With clear offensive talent, Arvidsson improved his past production by 45 points (61 in 80 gp) including 31 goals. The obvious value to his game earned top-six role and an average time on ice (TOI) of 17:09. Clearly a significant boost from 12:24 the previous year, Arvidsson tied center, Ryan Johansen, for team lead in points. A strong 12.6 shooting percentage confirmed Head Coach, Peter Laviolette‘s, trust in the young player as well as 2.7 points per 60 minutes at even strength. Being a positive puck possession player (55.0 CorsiFor%, 5.5 relative to team), Arvidsson’s overall play led to a playoff berth for the Nashville Predators.
As the 4th seed in the Central Division, Nashville’s entrance into their first Stanley Cup Final was unexpected. In 22 games, Arvidsson produced 13 points (t/3rd on the team) en route to the Predators Western Conference Championship.
Do not be underwhelmed! Laviolette’s bunch succeeded through scoring via committee and aggressive defenders. Arvidsson did not find the net with as much regularity as the regular season with 3 goals and a 6.1 shooting percentage. The 180-pound forward was also shooting 1.53 fewer times per game than during his 80-game season. Despite limited depth at center, Arvidsson managed 10 assists in the effort to win a Stanley Cup. In the end, his production and effort resulted in a 7-year, $29.75 million contract as the Predators continued to build a contender.
The Current State
If being comfortable after a contract is a thing, Viktor Arvidsson‘s play would show otherwise. The 24 year old continued where he left off, helping propel the Predators to the most points in the NHL as of Wednesday, March 21. In terms of significant scoring, Arvidsson is tied for 13th in game-winning goals (6), league wide. With 6 in 80 games last season, he is on pace to improve that number. Clearly, Arvidsson is not content with simply having a job.
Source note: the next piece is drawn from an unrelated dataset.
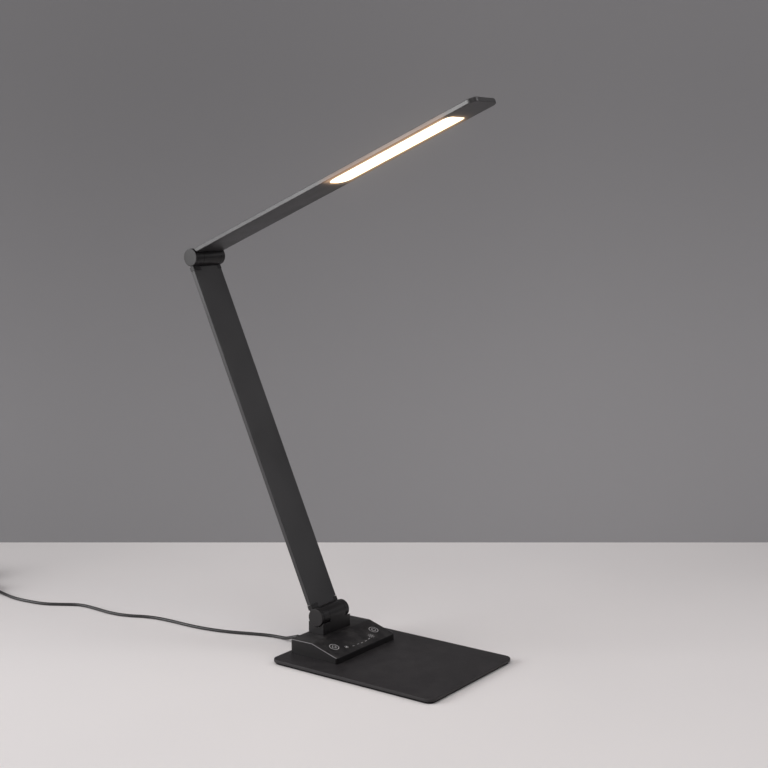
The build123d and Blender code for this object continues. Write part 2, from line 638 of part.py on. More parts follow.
with BuildPart() as head_lug:
    with BuildSketch(side(LUG[1])):
        with Locations((E[0], E[1])):
            Circle(HINGE_R)
        with BuildLine():
            Polyline(*quad(0.0, HEAD_START, HEAD_U + 0.05, HEAD_TOP - 0.05, head_xz), close=True)
        make_face()
    extrude(amount=LUG[1] - LUG[0])
    with BuildSketch(side(13.9)):
        with BuildLine():
            Polyline(*quad(HEAD_START - 1.0, LUG_TONGUE_END, HEAD_U + 1.0, HEAD_U + 3.4, head_xz), close=True)
        make_face()
    extrude(amount=23.3)
    with BuildSketch(side(LUG[1])):
        with Locations((E[0], E[1])):
            Circle(LUG_BORE_R)
    extrude(amount=LUG[1] - LUG[0], mode=Mode.SUBTRACT)
    with BuildSketch(side(LUG[1])):
        with Locations((E[0], E[1])):
            Circle(6.6)
    extrude(amount=0.6, mode=Mode.SUBTRACT)
    with BuildSketch(side(LUG[0] + 0.6)):
        with Locations((E[0], E[1])):
            Circle(6.6)
    extrude(amount=0.6, mode=Mode.SUBTRACT)
    for s, y in HEAD_SCREWS:
        with Locations(head_face(HEAD_U + 0.9, s, y)):
            Cylinder(1.48, 3.0, align=LOW, mode=Mode.SUBTRACT)
head_lug.part.label = "head_lug"
export_step(head_lug.part, "parts/head_lug.step")

with BuildPart() as head_screws:
    for s, y in HEAD_SCREWS:
        with Locations(head_face(HEAD_TOP - 3.2, s, y)):
            Cylinder(1.45, 3.2, align=LOW)
        with Locations(head_face(HEAD_TOP - 0.8, s, y)):
            Cone(1.45, 2.4, 0.8, align=LOW)
        with BuildSketch(head_face(HEAD_TOP, s, y)):       # hexagon socket
            RegularPolygon(radius=0.85, side_count=6, major_radius=False)
        extrude(amount=-0.6, mode=Mode.SUBTRACT)
head_screws.part.label = "head_screws"
export_step(head_screws.part, "parts/head_screws.step")

# light stack, from the pocket's floor down to the opening
with BuildPart() as reflector:
    with BuildSketch(head_face(T_POCKET - 0.2)):
        panel_outline(0.15)
    extrude(amount=0.2)
reflector.part.label = "reflector"
export_step(reflector.part, "parts/reflector.step")

STRIP_Y = PANEL_W / 2 - 0.2
with BuildPart() as light_guide:
    with BuildSketch(head_face(T_DIFF + 0.8)):
        with Locations(((PANEL_S0 + PANEL_S1) / 2 + 3.5, -1.2)):
            Rectangle(PANEL_S1 - PANEL_S0 - 19.0, PANEL_W - 3.4)
    extrude(amount=T_POCKET - 0.2 - T_DIFF - 0.8)
light_guide.part.label = "light_guide"
export_step(light_guide.part, "parts/light_guide.step")

with BuildPart() as led_strip:
    with BuildSketch(head_face(T_DIFF + 0.8)):
        with Locations(((PANEL_S0 + PANEL_S1) / 2 + 3.5, STRIP_Y - 0.4)):
            Rectangle(PANEL_S1 - PANEL_S0 - 21.0, 0.8)
    extrude(amount=T_POCKET - 0.2 - T_DIFF - 0.8)
led_strip.part.label = "led_strip"
export_step(led_strip.part, "parts/led_strip.step")

LED_N = 23
with BuildPart() as led_chips:
    with BuildSketch(head_face(T_DIFF + 0.95)):
        with Locations(((PANEL_S0 + PANEL_S1) / 2 + 3.5, STRIP_Y - 1.1)):
            with GridLocations(5.4, 1.0, LED_N, 1):
                Rectangle(3.0, 0.55)
    extrude(amount=1.1)
led_chips.part.label = "led_chips"
export_step(led_chips.part, "parts/led_chips.step")

with BuildPart() as diffuser:
    with BuildSketch(head_face(T_DIFF)):
        panel_outline(0.1)
    extrude(amount=0.8)
diffuser.part.label = "diffuser"
export_step(diffuser.part, "parts/diffuser.step")

with BuildPart() as head_lead:
    x0, z0 = head_xz(LUG_TONGUE_END + 2.0, 0)
    with BuildSketch(Plane(origin=(x0, 0, z0), x_dir=(0, 1, 0), z_dir=(DH[0], 0, DH[1]))):
        with Locations((2.0, HEAD_U + 2.25)):
            SlotOverall(3.6, 1.5)
    extrude(amount=PANEL_S0 - LUG_TONGUE_END - 2.0 - 2.0)
head_lead.part.label = "head_lead"
export_step(head_lead.part, "parts/head_lead.step")

# ===========================================================================
# CORD AND ADAPTER
# ===========================================================================

# from the strain relief's tip down to the table and along it, out to the coil
CORD_ROUTE = [
    (RELIEF_TIP_X, EXIT_Y, EXIT_Z),
    (-115.0, -11.9, 6.0),
    (-122.5, -9.9, 2.9),
    (-131.5, -8.2, CORD_Z),
    (-146.0, -10.2, CORD_Z),
    (-164.4, -17.2, CORD_Z),
    (-184.5, -25.9, CORD_Z),
    (-207.5, -31.9, CORD_Z),
    (-233.0, -34.9, CORD_Z),
    (-260.5, -34.6, CORD_Z),
    (-286.5, -37.4, CORD_Z),
    (-310.0, -49.6, CORD_Z),
    (-332.5, -53.2, CORD_Z),
    (-356.0, -51.4, CORD_Z),
    (-379.0, -51.3, CORD_Z),
    (-396.5, -63.0, CORD_Z),
    (-412.5, -72.8, CORD_Z),
    (-433.5, -76.6, CORD_Z),
    (-456.5, -78.2, CORD_Z),
    (-480.0, -74.0, CORD_Z),
    (-499.0, -69.5, CORD_Z),
    (-514.0, -67.7, CORD_Z),
]
cord_radii = fillet_radii(CORD_ROUTE)
print("power_cord radii (mm):", [round(r, 1) for r in cord_radii])
with BuildPart() as power_cord:
    with BuildLine() as cord_path:
        FilletPolyline(*CORD_ROUTE, radius=cord_radii)
    with BuildSketch(Plane(origin=cord_path.line @ 0, z_dir=cord_path.line % 0)):
        Circle(CORD_D / 2)
    sweep()
power_cord.part.label = "power_cord"
export_step(power_cord.part, "parts/power_cord.step")
cord_len = sum(e.length for e in cord_path.edges())
print("power_cord length %.1f mm, volume %.1f, section x length %.1f"
      % (cord_len, power_cord.part.volume, math.pi * CORD_D ** 2 / 4 * cord_len))

# the put-away length, wound in a neat round coil: its outer shape
coil_z1 = CORD_Z + (COIL_LAYERS - 1) * CORD_D + CORD_D / 2
with BuildPart() as cord_coil:
    with BuildSketch(Plane(origin=(COIL_C[0], COIL_C[1], 0), x_dir=(1, 0, 0), z_dir=(0, -1, 0))):
        with Locations(((COIL_R[0] + COIL_R[-1]) / 2, (0.05 + coil_z1) / 2)):
            RectangleRounded(COIL_R[-1] - COIL_R[0] + CORD_D, coil_z1 - 0.05, 1.5)
    revolve(axis=Axis((COIL_C[0], COIL_C[1], 0), (0, 0, 1)))
cord_coil.part.label = "cord_coil"
export_step(cord_coil.part, "parts/cord_coil.step")
coil_len = COIL_LAYERS * 2 * math.pi * sum(COIL_R)

TAIL_Z = coil_z1 - CORD_D / 2
RELIEF2_X = ADAPT_X0 + 14.0
TAIL_ROUTE = [(COIL_C[0] - 4.0, ADAPT_Y, TAIL_Z), (-536.0, ADAPT_Y, TAIL_Z + 0.5), (RELIEF2_X, ADAPT_Y, ADAPT_Z)]
tail_radii = fillet_radii(TAIL_ROUTE)
print("cord_tail radii (mm):", [round(r, 1) for r in tail_radii])
with BuildPart() as cord_tail:
    with BuildLine() as tail_path:
        FilletPolyline(*TAIL_ROUTE, radius=tail_radii)
    with BuildSketch(Plane(origin=tail_path.line @ 0, z_dir=tail_path.line % 0)):
        Circle(CORD_D / 2)
    sweep()
cord_tail.part.label = "cord_tail"
export_step(cord_tail.part, "parts/cord_tail.step")
print("cord total about %.0f mm" % (cord_len + coil_len + sum(e.length for e in tail_path.edges())))

# adapter: two shells, strain relief, two pins, board with its transformer
with BuildPart() as adapter_relief:
    with BuildSketch(Plane(origin=(0, ADAPT_Y, ADAPT_Z), x_dir=(1, 0, 0), z_dir=(0, -1, 0))):
        with BuildLine():
            Polyline((RELIEF2_X, 0.0), (RELIEF2_X, 2.1), (ADAPT_X0 + 1.0, 4.0), (ADAPT_X0 + 0.02, 4.0),
                     (ADAPT_X0 + 0.02, 3.0), (ADAPT_X0 - 1.9, 3.0), (ADAPT_X0 - 1.9, 4.2), (ADAPT_X0 - 3.2, 4.2),
                     (ADAPT_X0 - 3.2, 0.0), close=True)
        make_face()
    revolve(axis=Axis((0, ADAPT_Y, ADAPT_Z), (1, 0, 0)))
adapter_relief.part.label = "adapter_relief"
export_step(adapter_relief.part, "parts/adapter_relief.step")


def adapter_across(x):
    """Plane across the adapter, facing +X."""
    return Plane(origin=(x, ADAPT_Y, ADAPT_Z), x_dir=(0, 1, 0), z_dir=(1, 0, 0))


with BuildPart() as adapter_rear_shell:
    with BuildSketch(adapter_across(ADAPT_SPLIT)):
        RectangleRounded(ADAPT_W, ADAPT_H, 4.0)
    extrude(amount=ADAPT_X0 - ADAPT_SPLIT)
    fillet(adapter_rear_shell.faces().sort_by(Axis.X)[-1].edges(), 2.0)
    with BuildSketch(adapter_across(ADAPT_SPLIT)):
        RectangleRounded(ADAPT_W - 3.6, ADAPT_H - 3.6, 2.4)
    extrude(amount=ADAPT_X0 - ADAPT_SPLIT - 1.8, mode=Mode.SUBTRACT)
    with BuildSketch(Plane(origin=(ADAPT_X0 + 1.0, ADAPT_Y, ADAPT_Z), x_dir=(0, 1, 0), z_dir=(-1, 0, 0))):
        Circle(3.05)
    extrude(amount=4.0, mode=Mode.SUBTRACT)
adapter_rear_shell.part.label = "adapter_rear_shell"
export_step(adapter_rear_shell.part, "parts/adapter_rear_shell.step")

PIN_SPREAD = 18.6
with BuildPart() as adapter_front_shell:
    with BuildSketch(adapter_across(ADAPT_X1)):
        RectangleRounded(ADAPT_W, ADAPT_H, 4.0)
    extrude(amount=ADAPT_SPLIT - ADAPT_X1)
    fillet(adapter_front_shell.faces().sort_by(Axis.X)[0].edges(), 1.5)
    with BuildSketch(adapter_across(ADAPT_X1 + 1.8)):
        RectangleRounded(ADAPT_W - 3.6, ADAPT_H - 3.6, 2.4)
    extrude(amount=ADAPT_SPLIT - ADAPT_X1 - 1.8, mode=Mode.SUBTRACT)
    for dy in (-PIN_SPREAD / 2, PIN_SPREAD / 2):
        with BuildSketch(Plane(origin=(ADAPT_X1 - 1.0, ADAPT_Y + dy, ADAPT_Z), x_dir=(0, 1, 0), z_dir=(1, 0, 0))):
            Circle(2.03)
        extrude(amount=4.0, mode=Mode.SUBTRACT)
adapter_front_shell.part.label = "adapter_front_shell"
export_step(adapter_front_shell.part, "parts/adapter_front_shell.step")

with BuildPart() as adapter_pins:
    for dy in (-PIN_SPREAD / 2, PIN_SPREAD / 2):
        with BuildSketch(Plane(origin=(ADAPT_X1 + 6.0, ADAPT_Y + dy, ADAPT_Z), x_dir=(0, 1, 0), z_dir=(-1, 0, 0))):
            Circle(2.0)
        extrude(amount=25.0)
    fillet(adapter_pins.faces().filter_by(Axis.X).sort_by(Axis.X)[:2].edges(), 1.4)
adapter_pins.part.label = "adapter_pins"
export_step(adapter_pins.part, "parts/adapter_pins.step")

with BuildPart() as adapter_board:
    with BuildSketch(Plane.XY.offset(ADAPT_Z - 6.6)):
        with Locations(((ADAPT_X0 + ADAPT_X1) / 2, ADAPT_Y)):
            Rectangle(38.0, 31.0)
    extrude(amount=1.2)
    with BuildSketch(Plane.XY.offset(ADAPT_Z - 5.4)):
        with Locations(((ADAPT_X0 + ADAPT_X1) / 2 + 2.0, ADAPT_Y)):
            Rectangle(16.0, 18.0)
        with Locations(((ADAPT_X0 + ADAPT_X1) / 2 + 15.0, ADAPT_Y - 8.0)):
            Circle(3.2)
    extrude(amount=13.0)
adapter_board.part.label = "adapter_board"
export_step(adapter_board.part, "parts/adapter_board.step")
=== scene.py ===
import math
import bpy
import bmesh
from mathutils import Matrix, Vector


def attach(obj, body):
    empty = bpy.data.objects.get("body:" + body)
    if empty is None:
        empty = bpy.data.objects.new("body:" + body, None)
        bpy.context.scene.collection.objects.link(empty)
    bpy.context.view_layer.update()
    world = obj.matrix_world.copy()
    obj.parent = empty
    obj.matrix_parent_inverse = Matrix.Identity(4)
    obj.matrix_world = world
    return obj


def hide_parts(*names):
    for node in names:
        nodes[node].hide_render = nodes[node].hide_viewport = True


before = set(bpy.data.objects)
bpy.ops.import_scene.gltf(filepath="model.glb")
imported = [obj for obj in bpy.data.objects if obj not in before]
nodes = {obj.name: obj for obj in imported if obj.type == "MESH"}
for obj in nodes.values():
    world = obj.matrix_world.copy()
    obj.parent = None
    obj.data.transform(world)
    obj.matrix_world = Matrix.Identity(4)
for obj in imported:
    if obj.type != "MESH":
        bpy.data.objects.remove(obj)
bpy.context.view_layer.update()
scene = bpy.context.scene

# ---------------------------------------------------------------------------
# Shared places of the lamp, in metres
# ---------------------------------------------------------------------------
HINGE = (-0.076, 0.0356)                 # lower hinge axis, X and Z
ELBOW = (-0.2340711, 0.3800627)          # elbow axis, X and Z
LEAN = math.radians(24.65)               # arm, back from upright
RISE = math.radians(22.68)               # head, above level
DH = (math.cos(RISE), math.sin(RISE))    # along the head
NH = (-math.sin(RISE), math.cos(RISE))   # out of the head's top
SLOPE = math.atan(8.9 / 30.6)            # fall of the touch panel
LIGHT_S, LIGHT_HALF = 0.25665, 0.07465   # the light opening's middle along the head, and half its length


def head_point(s, y, t):
    """A point of the head: s along it from the elbow axis, t out of its top, in metres."""
    return Vector((ELBOW[0] + DH[0] * s + NH[0] * t, y, ELBOW[1] + DH[1] * s + NH[1] * t))


def panel_point(x, y, u=0.0, v=0.0, h=0.0):
    """A point of the sloping touch panel: u down the slope and v across from the place x, y, h above it."""
    px = x + u * math.cos(SLOPE) + h * math.sin(SLOPE)
    pz = 0.0196 - math.tan(SLOPE) * (x + 0.061) - u * math.sin(SLOPE) + h * math.cos(SLOPE)
    return Vector((px, y + v, pz))


# ---------------------------------------------------------------------------
# Camera
# ---------------------------------------------------------------------------
cam_data = bpy.data.cameras.new("camera")
cam_data.sensor_width = 36.0
cam_data.lens = 64.64
cam_data.clip_start = 0.01
cam_data.clip_end = 50.0
camera = bpy.data.objects.new("camera", cam_data)
camera.location = (0.73754, -1.02966, 0.44891)
camera.rotation_euler = (math.radians(90.0 - 8.085), 0.0, math.radians(35.968))
scene.collection.objects.link(camera)
scene.camera = camera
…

For the fans who love analytics, below shows how Victor Arvidsson fares statistically in comparison to last season:
- 0.78 Points per game in all situations (0.76 in 2016-17)
- 2.8 P/60 at even strength (2.4 in 2016-17)
- 51.3 CF% at even strength (55.0 in 2016-17)
- Continues to show a knack for shorthanded goals with 3 (5 in 2016-17).
- Average TOI improved to 17:53 (17:09 inn 2016-17)-2nd among forwards on team
- Leads the Predators with 55 points (26-29) 70 games (31-30-60 in 2016-17)
- Shot rate (all situations) improved slightly to 3.19 per game (3.08 in 2016-17)
- Started in the offensive zone 54.4% of the time at even strength (55.8% in 2016-17)
For a player who was passed over during three entry drafts, Viktor Arvidsson has proved several General Managers wrong. Size, or lack there of, continues to factor into the evaluation despite the obvious talent that a player possesses. In hind sight, it would be interesting to hear why 30 teams chose otherwise until 2014. And what was going through Arvidsson’s head as he was not selected year after year?
After reviewing the 2014 NHL Draft, there is argument that the 112th pick is in the top-10 of the class. With 132 total points, Arvidsson is tied for 4th (Sam Reinhart) among his peers. Despite being older than most in that group, it is amazing how he slipped through the cracks for so long. He does not have the flash or prestige of the top picks during that time (Nathan MacKinnon, Gabriel Landeskog, Jonathan Drouin) but his skill and value are evident. Regardless, Arvidsson has been more successful than most players within that time period.
The road to the NHL is not a given. A shockingly low number of youth hockey players will be prospects. Children watched the superstars with dreams of having a career in the pros without having any idea of the impossibility. Only the best and most determined, through clear paths or not, will achieve this. Nevertheless, David Poile found the diamond in the rough as he selected the eventual point leader for the Nashville Predators. And to his peers misfortune, Poile stole an excellent hockey player and competitor from 29 NHL franchises.